Eine schwächelnde Konjunktur oder fehlende Bauaufträge können nicht als Begründung herhalten. Wie die nachfolgende Statistik zeigt, werden Jahr für Jahr mehr Bauaufträge im Wohnungsbau erteilt. Die Dellen im Diagramm spiegeln lediglich saisonale Unterschiede wieder, der Trend zeigt jedoch stetig nach oben.
So liegt die Vermutung nahe, dass die Ämter die Bauaufträge nicht schnell genug bearbeiten bzw. die Genehmigungen in manchen Fällen auch verweigern. Der Rückgang der Baugenehmigungen im Wohnungsbau liegt also weniger im fehlenden Bauwillen begründet, sondern vielmehr in der Arbeit der Behörden, die die Bauaufträge genehmigen müssen. Eine effektivere und unbürokratischere Abwicklung der Bauaufträge könnte also die Not auf dem Wohnungsmarkt etwas lindern.

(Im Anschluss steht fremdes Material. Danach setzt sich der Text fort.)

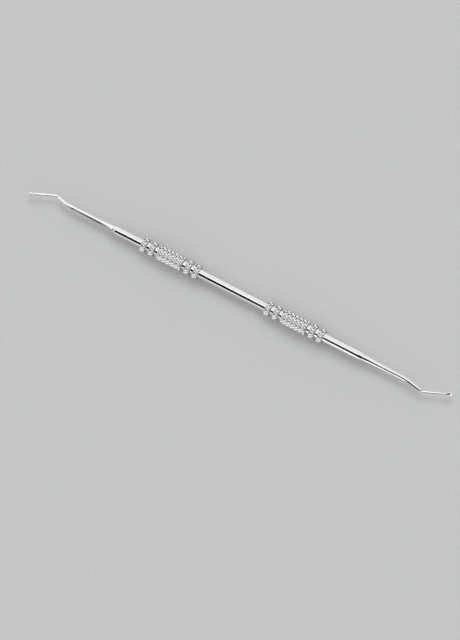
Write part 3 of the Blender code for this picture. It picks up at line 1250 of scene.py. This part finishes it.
    @staticmethod
    def _note_unbent_places(stem: Workpiece, stations: list[Station]) -> None:
        """Store where each vertex would be on a straight stem, for grain that follows the bends.

        Args:
            stem: the finished stem, before it is moved to its place.
            stations: the stations in order.
        """
        spine = [(Vector((s.centre.x, s.centre.y, 0.0)), s.heading) for s in stations]
        lengths = [0.0]
        for (before, _), (after, _) in zip(spine, spine[1:]):
            lengths.append(lengths[-1] + (after - before).length)
        mesh = stem.shape.data
        places = mesh.attributes.new(UNBENT, "FLOAT_VECTOR", "POINT")
        for vert in mesh.vertices:
            flat = Vector((vert.co.x, vert.co.y, 0.0))
            nearest = min(range(len(spine)), key=lambda n: (spine[n][0] - flat).length_squared)
            centre, heading = spine[nearest]
            offset = Matrix.Rotation(-heading, 3, "Z") @ (flat - centre)
            places.data[vert.index].vector = (lengths[nearest] + offset.x, offset.y, vert.co.z)


# Studio


@dataclass(frozen=True)
class SoftPatch:
    """A soft-edged patch of the studio's walls and ceiling, seen from the tool.

    Every straight bar of the tool mirrors one ring of the room round its own direction. The
    angles are measured about that direction, from straight up towards +Y, and they and their
    edge are in degrees. The reaches say how far a view points along it.
    """

    angles: Range
    edge: float
    strength: float
    reaches: Range
    reach_edges: Range


# The patches by the bearing of their bars, in degrees. Each is laid over the ones before it.
ROOM_PATCHES = {
    0.0: (
        # Leaning towards the tool's ends: for the knurls, and for the rod seen from either end
        SoftPatch((-9.5, -0.5), 2.0, 0.03, (0.34, 0.66), (0.05, 0.05)),
        SoftPatch((13.0, 45.5), 4.0, 0.03, (0.34, 0.66), (0.05, 0.05)),
        SoftPatch((25.5, 34.0), 2.5, 0.45, (0.34, 0.66), (0.05, 0.05)),
        SoftPatch((17.0, 30.0), 2.0, 1.3, (-0.80, -0.66), (0.02, 0.02)),
        SoftPatch((45.0, 62.0), 3.0, 1.4, (-0.80, -0.66), (0.02, 0.02)),
        SoftPatch((66.0, 96.0), 14.0, 0.25, (0.24, 2.0), (0.06, 0.05)),
        SoftPatch((-96.0, -66.0), 14.0, 0.25, (0.50, 2.0), (0.05, 0.05)),
        SoftPatch((-96.0, -64.0), 14.0, 0.25, (-0.68, -0.44), (0.03, 0.03)),
        SoftPatch((66.0, 96.0), 14.0, 0.25, (-0.68, -0.58), (0.03, 0.03)),
        SoftPatch((-75.0, -25.0), 12.0, 0.25, (-2.0, -0.81), (0.05, 0.03)),
        SoftPatch((32.0, 62.0), 12.0, 0.35, (-2.0, -0.81), (0.05, 0.03)),
        SoftPatch((-50.0, -38.5), 1.5, 0.2, (-0.81, -0.66), (0.03, 0.02)),
        SoftPatch((-20.5, -8.5), 1.5, 0.15, (-0.81, -0.66), (0.03, 0.02)),
        # Across the tool: for the lines along the rod and the straight stems
        SoftPatch((-115.0, -8.0), 4.0, 0.08, (-0.325, -0.222), (0.075, 0.010)),
        SoftPatch((-115.0, -84.0), 3.0, 0.08, (-0.222, -0.165), (0.008, 0.010)),
        SoftPatch((-59.0, -4.0), 3.0, 0.0, (-0.222, -0.182), (0.008, 0.005)),
        SoftPatch((-54.0, -5.0), 3.0, 0.0, (-0.182, 0.16), (0.005, 0.04)),
        SoftPatch((-59.0, -3.0), 3.0, 0.0, (-0.164, 0.16), (0.004, 0.04)),
        SoftPatch((-100.0, -62.0), 3.0, 1.6, (-0.180, -0.03), (0.005, 0.02)),
    ),
    # For the lower side of the necks
    NECK_DEGREES: (
        SoftPatch((-100.0, -60.0), 4.0, 0.06, (-0.236, -0.136), (0.02, 0.02)),
    ),
    # Beyond the ends of the wires, and for their upper and their lower side
    WIRE_DEGREES: (
        SoftPatch((-35.0, 35.0), 8.0, 0.06, (0.62, 2.0), (0.05, 0.05)),
        SoftPatch((-2.0, 100.0), 3.0, 2.0, (-0.216, -0.192), (0.008, 0.008)),
        SoftPatch((-12.0, 100.0), 3.0, 2.0, (-0.158, -0.138), (0.006, 0.006)),
        SoftPatch((-100.0, -12.0), 4.0, 0.0, (-0.226, -0.192), (0.02, 0.008)),
        SoftPatch((-100.0, -12.0), 4.0, 0.0, (-0.158, -0.126), (0.006, 0.02)),
    ),
}


@dataclass
class Studio:
    """Floor, light and camera."""

    image_height: float = 640.0
    metres_per_pixel: float = 0.0003745
    tilt: float = math.radians(11.0)
    roll: float = math.radians(27.28)
    tool_right: float = 8.46
    tool_up: float = 26.74
    lens: float = 400.0
    sensor: float = 36.0
    sight: float = 50.0
    floor_size: float = 6.0
    room_strength: float = 0.95
    key_strength: float = 0.8
    key_spread: float = math.radians(28.0)
    key_elevation: float = math.radians(48.0)
    key_bearing: float = math.radians(105.0)

    def build(self) -> None:
        """Set the whole studio up."""
        self._floor()
        self._world()
        self._key()
        self._camera()
        bpy.context.scene.view_settings.view_transform = "Standard"

    def _floor(self) -> None:
        """Lay a wide sheet of pale paper under the tool."""
        clear_selection()
        bpy.ops.mesh.primitive_plane_add(size=self.floor_size)
        floor = bpy.context.object
        floor.name = floor.data.name = "studio_floor"
        floor.data.materials.append(StudioPaper().material())

    def _world(self) -> None:
        """Light the tool from a soft white room whose patches show in the polished steel."""
        world = bpy.data.worlds.new("soft_studio")
        bpy.context.scene.world = world
        world.use_nodes = True
        board = Board(world.node_tree)
        view = board.add("ShaderNodeTexCoord").outputs["Generated"]
        strength: object = self.room_strength
        for bearing, patches in ROOM_PATCHES.items():
            ahead = math.radians(bearing)
            axes = towards(ahead), towards(ahead + math.pi / 2.0), Vector((0.0, 0.0, 1.0))
            reach, beside, up = [
                board.vector("DOT_PRODUCT", view, axis, output="Value") for axis in axes
            ]
            angle = board.math("DEGREES", board.math("ARCTAN2", beside, up))
            for patch in patches:
                inside = board.window(angle, patch.angles, (patch.edge, patch.edge))
                within = board.window(reach, patch.reaches, patch.reach_edges)
                share = board.math("MULTIPLY", inside, within)
                change = board.math("SUBTRACT", patch.strength, strength)
                strength = board.math("MULTIPLY_ADD", share, change, strength)
        background = world.node_tree.nodes["Background"]
        board.feed(background, {"Color": (1.0, 1.0, 1.0, 1.0), "Strength": strength})

    def _key(self) -> None:
        """Hang a broad soft light that only draws the tool's shadow on the paper."""
        light = bpy.data.lights.new("soft_key", "SUN")
        light.energy = self.key_strength
        light.angle = self.key_spread
        key = bpy.data.objects.new("soft_key", light)
        bpy.context.scene.collection.objects.link(key)
        key.rotation_euler = (0.0, math.pi / 2.0 - self.key_elevation, self.key_bearing)
        key.visible_glossy = False

    def _camera(self) -> None:
        """Look down at the tool from far off, a little from its right end."""
        back = Vector((math.sin(self.tilt), 0.0, math.cos(self.tilt)))
        along = (Vector((1.0, 0.0, 0.0)) - back * back.x).normalized()
        beside = back.cross(along)
        right = along * math.cos(self.roll) + beside * math.sin(self.roll)
        up = beside * math.cos(self.roll) - along * math.sin(self.roll)
        aim = Vector((0.0, 0.0, ROD_MIDDLE.z))
        aim -= (right * self.tool_right + up * self.tool_up) * self.metres_per_pixel
        distance = self.metres_per_pixel * self.image_height * self.lens / self.sensor
        data = bpy.data.cameras.new("product_camera")
        data.lens = self.lens
        data.sensor_width = self.sensor
        data.clip_end = self.sight
        camera = bpy.data.objects.new("product_camera", data)
        bpy.context.scene.collection.objects.link(camera)
        turned = Matrix((right, up, back)).transposed().to_4x4()
        camera.matrix_world = Matrix.Translation(aim + back * distance) @ turned
        bpy.context.scene.camera = camera


def main() -> None:
    """Build every sub-assembly in order, then the studio."""
    logging.basicConfig(level=logging.INFO, format="%(name)s: %(message)s")
    effects = Effects()
    turned = PolishedSteel("turned_polished_steel", line_scale=(26000.0, 2400.0, 2400.0))
    drawn = PolishedSteel(
        "drawn_polished_steel", line_scale=(1600.0, 24000.0, 24000.0), unbent=True,
        colour=(0.91, 0.91, 0.90, 1.0), dull_colour=(0.82, 0.82, 0.81, 1.0),
    )
    stem_steel = drawn.material(effects)
    knurled = KnurledSteel().material(effects)

    HandleRod(turned.material(effects)).build()
    stock = KnurledStock()
    ring = stock.sleeve("stock_ring", RING_WIDTH)
    grip = stock.sleeve("stock_grip", GRIP_LENGTH)
    left_start = -ROD_LENGTH / 2.0 + LEFT_PLAIN_LENGTH
    right_start = ROD_LENGTH / 2.0 - RIGHT_PLAIN_LENGTH - ZONE_LENGTH
    KnurledZone(Side.LEFT, left_start, ("outer", "inner"), ring, grip, knurled).build()
    KnurledZone(Side.RIGHT, right_start, ("inner", "outer"), ring, grip, knurled).build()
    ring.discard()
    grip.discard()
    CuretteStem(
        Side.LEFT, stem_steel, straight_length=0.0202, neck_length=0.0050,
        neck_angle=math.radians(12.7),
    ).build()
    CuretteStem(
        Side.RIGHT, stem_steel, straight_length=0.0182, neck_length=0.0070,
        neck_angle=math.radians(10.5),
    ).build()
    Studio().build()


if __name__ == "__main__":
    main()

Auch die Zahlen für dieses Diagramm stammen vom Statistischen Bundesamt. Dieses verarbeitete die absoluten Werte für Bauaufträge im deutschen Wohnungsbau zu einem Indexwert. Für das Jahr 2010 wurde der Durchschnittsindex auf 100 festgesetzt.
Im Jahr 2016 lag der Wert bereits bei durchschnittlich 193,95. Das heißt, die Zahl der Aufträge im Wohnungsbau hat sich in den vergangenen Jahren fast verdoppelt. Werden die Werte für den ersten sechs Monate 2016 und 2017 gegenübergestellt, fällt auf, dass der Wert für 2017 (203,72) nicht unerheblich über dem von 2016 (194,22) liegt – und sich damit konträr zur Statistik der sinkenden Zahl der Baugenehmigungen entwickelt.
Denn, während die Zahl der Aufträge sich im Vergleichszeitraum um 4,8 Prozent erhöhte, sank die Zahl der Genehmigungen um 6,6 Prozent. Um den Mangel an Wohnungen, vor allem an bezahlbaren Wohnungen in Ballungszentren, auszugleichen, müssten Politik und Behörden intensiver an der Umkehr dieses Missverhältnisses arbeiten.